### Task requirements:
Starting at the top of the entries, restate word for word each line up to and including the one with "RIDGE_TUBE = 0.038".

### Material for this task:
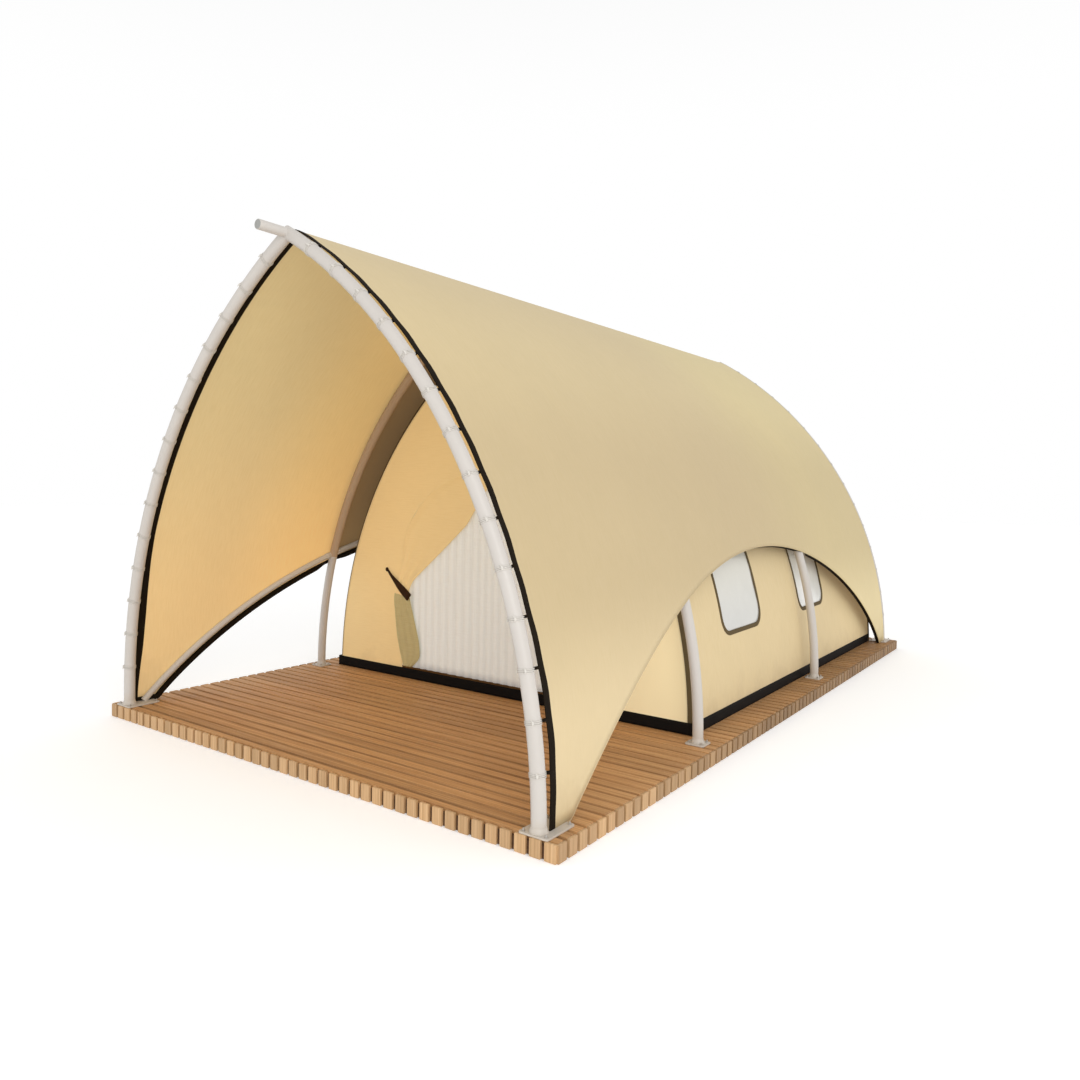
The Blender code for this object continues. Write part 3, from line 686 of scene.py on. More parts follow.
# %% All the arches
for arch, (foot_y, lean, tube) in ARCHES.items():
    size = (0.22, 0.32) if tube == END_TUBE else (0.165, 0.165)
    plate_y = foot_y + {"front_arch": 0.09, "rear_arch": -0.05}.get(arch, 0.0)
    for side_name, side in SIDES:
        leg = side, foot_y, lean, tube
        foot = side * HALF_SPAN, plate_y, *size
        shape = join(leg_shape(*leg), collar_shape(*leg), plate_shape(*foot))
        mesh = piece(f"{arch}_{side_name}_tube", shape, [white_steel, rib_painted_shade],
                     [f"{arch}_{side_name}"], smooth_angle=35).data
        # Faces above the side arc's height take the tan finish: painted shade on the front rib behind the canopy.
        if arch == "front_rib":
            centres = np.zeros(3 * len(mesh.polygons), np.float32)
            mesh.polygons.foreach_get("center", centres)
            mesh.polygons.foreach_set("material_index", (centres[2::3] > PAINTED_SHADE_FROM).astype(np.int32))
        piece(f"{arch}_{side_name}_bolts", bolt_shapes(*foot), bolt_steel)

# %% [markdown]
# ## Ridge tube and side rails
#
# A straight tube of 76 mm joins the four crowns and sticks out about 290 mm past the front arch, with a grey
# cap in its end. The side rails are 60 mm tubes with a cuff on each side of a rib. Seen from the side each is
# an arc from the front plate to the rear plate, and it lies on the arches' curve as well, so its x comes from
# its height.

# %% Ridge tube
RIDGE_TUBE = 0.038


def ridge_shape(stations, scale):
    """A round run along the ridge: four places along the tent, and the share of the tube's radius at each."""
    path = np.column_stack([np.zeros(4), stations, np.full(4, DECK_TOP + RISE)])
    return loft(sweep(path, (1, 0, 0), (0, 0, 1), circle(RIDGE_TUBE, 32), np.array(scale)))


piece("ridge_pipe", ridge_shape([-4.757, -4.754, 3.964, 3.967], [0.95, 1.0, 1.0, 0.95]), white_steel,
      ["ridge_tube"], smooth_angle=35)
piece("ridge_end_cap", ridge_shape([-4.7598, -4.7590, -4.757, -4.75], [0.70, 0.86, 0.90, 0.90]), tube_end)

# %% Side rails
ARC_Y, ARC_CHORD, ARC_RISE = -0.02, 4.12, 1.54
ARC_RADIUS = (ARC_CHORD ** 2 + ARC_RISE ** 2) / (2 * ARC_RISE)
ARC_Z = ARC_RISE - ARC_RADIUS
RAIL_RADIUS, RAIL_TUBE, CUFF_TUBE, CUFF_AWAY = ARC_RADIUS + 0.095, 0.030, 0.0335, 0.075


def arc_height(y):
    """The height above the deck of the side arc at y: a circle's upper half round (ARC_Y, ARC_Z)."""
    return ARC_Z + np.sqrt(np.maximum(ARC_RADIUS ** 2 - (y - ARC_Y) ** 2, 0.0))


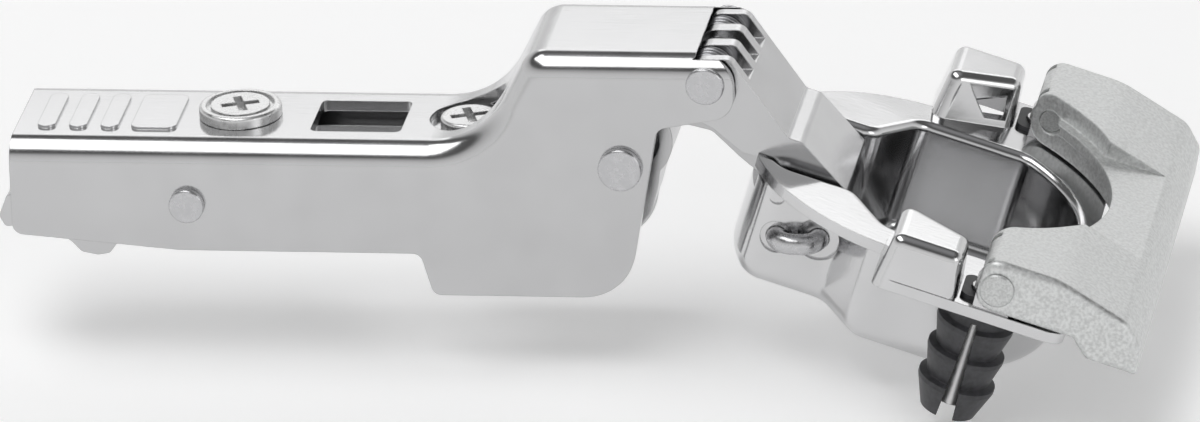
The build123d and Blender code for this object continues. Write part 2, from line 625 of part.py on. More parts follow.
for side, name in ((-1, "dowel_near"), (1, "dowel_far")):
    place = CUP.from_local_coords(Vector(DOWEL_X, side * DOWEL_Y, 0))
    with BuildPart() as dowel:
        with BuildSketch(Plane(origin=place, x_dir=TILT_X, z_dir=(0, -1, 0))):
            with BuildLine():
                Polyline(*dowel_outline, close=True)
            make_face()
        revolve(axis=Axis(place, TILT_Z))
        with BuildSketch(CUP.offset(FLANGE)):
            with Locations((HEAD_MIDDLE, side * DOWEL_Y)):
                RectangleRounded(DOWEL_HEAD_LENGTH, DOWEL_HEAD_WIDTH, 1.0)
        extrude(amount=DOWEL_HEAD_HEIGHT)
        with BuildSketch(CUP.offset(FLANGE + 1)):
            with Locations((DOWEL_X, side * DOWEL_Y)):
                Circle(DOWEL_BORE)
        extrude(amount=-DOWEL_LENGTH - FLANGE - 2, mode=Mode.SUBTRACT)
        with BuildSketch(CUP_SIDE):
            with BuildLine():
                Polyline((DOWEL_X - DOWEL_SPLIT / 2, -1.0), (DOWEL_X + DOWEL_SPLIT / 2, -1.0),
                         (DOWEL_X + DOWEL_SPLIT * 1.3, -DOWEL_LENGTH - 1),
                         (DOWEL_X - DOWEL_SPLIT * 1.3, -DOWEL_LENGTH - 1), close=True)
            make_face()
        extrude(amount=40, both=True, mode=Mode.SUBTRACT)
    save(dowel.part, name)

# Spindles: a stem in each dowel with a flat tongue hung on the lever's pin by a slotted eye
for side, name in ((-1, "spindle_near"), (1, "spindle_far")):
    with BuildPart() as spindle:
        with BuildSketch(CUP.offset(-DOWEL_LENGTH + 1)):
            with Locations((DOWEL_X, side * DOWEL_Y)):
                Circle(SPINDLE_RADIUS)
        extrude(amount=DOWEL_LENGTH - 1 + STEM_TOP)
        with BuildSketch(CUP_SIDE.offset(-side * DOWEL_Y)):
            with Locations(LEVER_PIN, (LEVER_PIN[0], LEVER_PIN[1] + SPINDLE_TRAVEL)):
                Circle(LEVER_PIN_RADIUS + 0.55)
            with BuildLine():
                Polyline((DOWEL_X - TONGUE_FOOT, STEM_TOP - 0.5), (DOWEL_X + TONGUE_FOOT, STEM_TOP - 0.5),
                         (DOWEL_X + TONGUE_FOOT, STEM_TOP + 0.1),
                         (LEVER_PIN[0] + LEVER_PIN_RADIUS + 0.5, LEVER_PIN[1]),
                         (LEVER_PIN[0], LEVER_PIN[1] + 1),
                         (LEVER_PIN[0] - LEVER_PIN_RADIUS - 0.5, LEVER_PIN[1] + 0.3),
                         (DOWEL_X - TONGUE_FOOT, 3.0), close=True)
            make_face()
            with Locations(LEVER_PIN, (LEVER_PIN[0], LEVER_PIN[1] + SPINDLE_TRAVEL)):
                Circle(LEVER_PIN_RADIUS + 0.08, mode=Mode.SUBTRACT)
            with Locations((LEVER_PIN[0], LEVER_PIN[1] + SPINDLE_TRAVEL / 2)):
                Rectangle(2 * LEVER_PIN_RADIUS + 0.16, SPINDLE_TRAVEL, mode=Mode.SUBTRACT)
        extrude(amount=TONGUE / 2, both=True)
    save(spindle.part, name)

# Clamping lever: a die-cast wing round the cup's front, with slots for the ears
LEVER_OUTLINE = [(8.55, 1.45), (8.55, 7.15), (16.5, 7.15), (24.3, 5.0), (26.4, 2.8), (LEVER_END, -0.35),
                 (21.4, -0.35), (20.4, 0.5), (19.4, 1.45)]
LEVER_CORNERS = [2.0, 1.9, 9.0, 2.5, 2.0, 0.3, 0.4, 0.3, 0.4]
PLATE_TOP = 5.15
LIP_SHEET = 1.15
PLATE_HALF_WIDTH = 11.0
LIP_START = 10.3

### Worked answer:
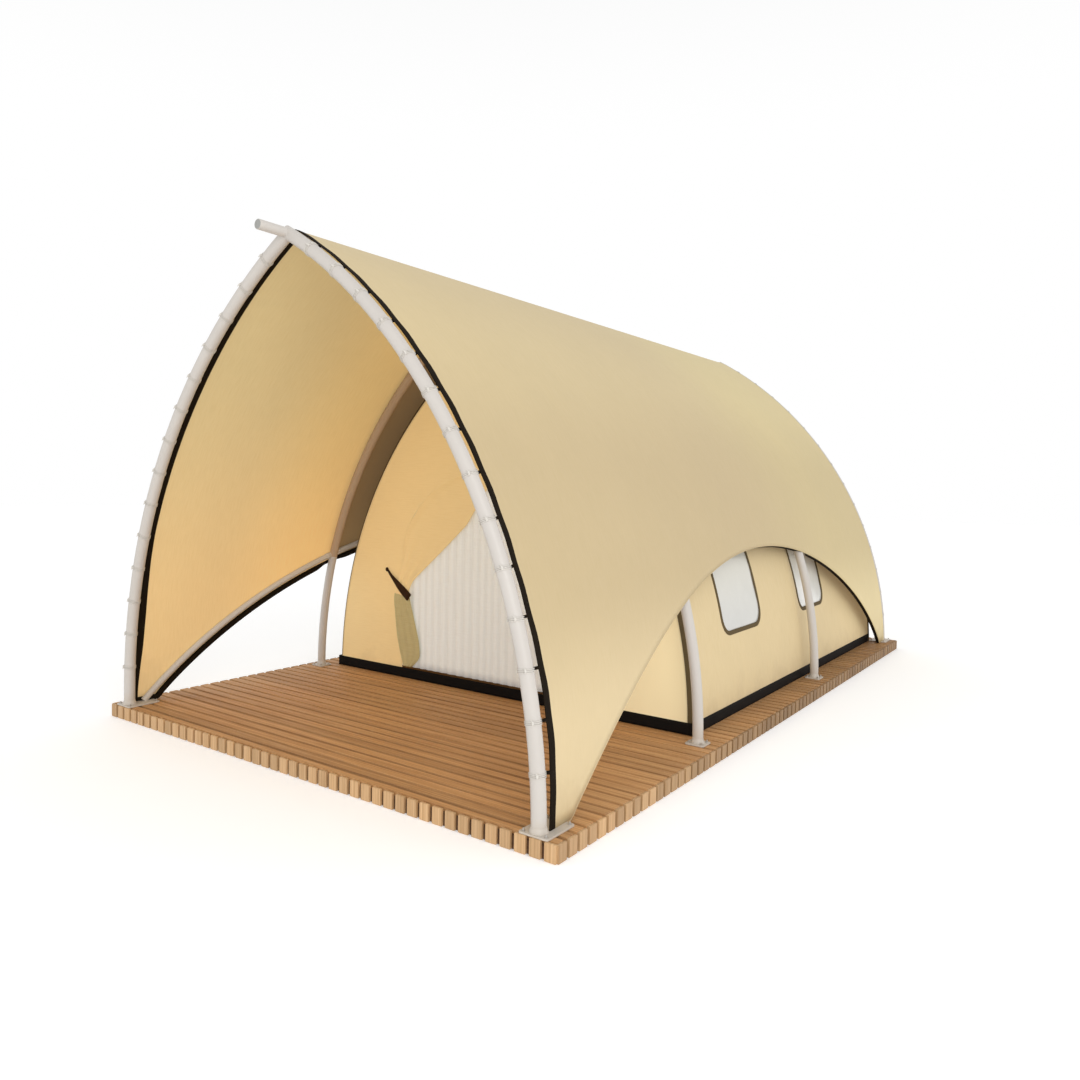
The Blender code for this object continues. Write part 3, from line 686 of scene.py on. More parts follow.
# %% All the arches
for arch, (foot_y, lean, tube) in ARCHES.items():
    size = (0.22, 0.32) if tube == END_TUBE else (0.165, 0.165)
    plate_y = foot_y + {"front_arch": 0.09, "rear_arch": -0.05}.get(arch, 0.0)
    for side_name, side in SIDES:
        leg = side, foot_y, lean, tube
        foot = side * HALF_SPAN, plate_y, *size
        shape = join(leg_shape(*leg), collar_shape(*leg), plate_shape(*foot))
        mesh = piece(f"{arch}_{side_name}_tube", shape, [white_steel, rib_painted_shade],
                     [f"{arch}_{side_name}"], smooth_angle=35).data
        # Faces above the side arc's height take the tan finish: painted shade on the front rib behind the canopy.
        if arch == "front_rib":
            centres = np.zeros(3 * len(mesh.polygons), np.float32)
            mesh.polygons.foreach_get("center", centres)
            mesh.polygons.foreach_set("material_index", (centres[2::3] > PAINTED_SHADE_FROM).astype(np.int32))
        piece(f"{arch}_{side_name}_bolts", bolt_shapes(*foot), bolt_steel)

# %% [markdown]
# ## Ridge tube and side rails
#
# A straight tube of 76 mm joins the four crowns and sticks out about 290 mm past the front arch, with a grey
# cap in its end. The side rails are 60 mm tubes with a cuff on each side of a rib. Seen from the side each is
# an arc from the front plate to the rear plate, and it lies on the arches' curve as well, so its x comes from
# its height.

# %% Ridge tube
RIDGE_TUBE = 0.038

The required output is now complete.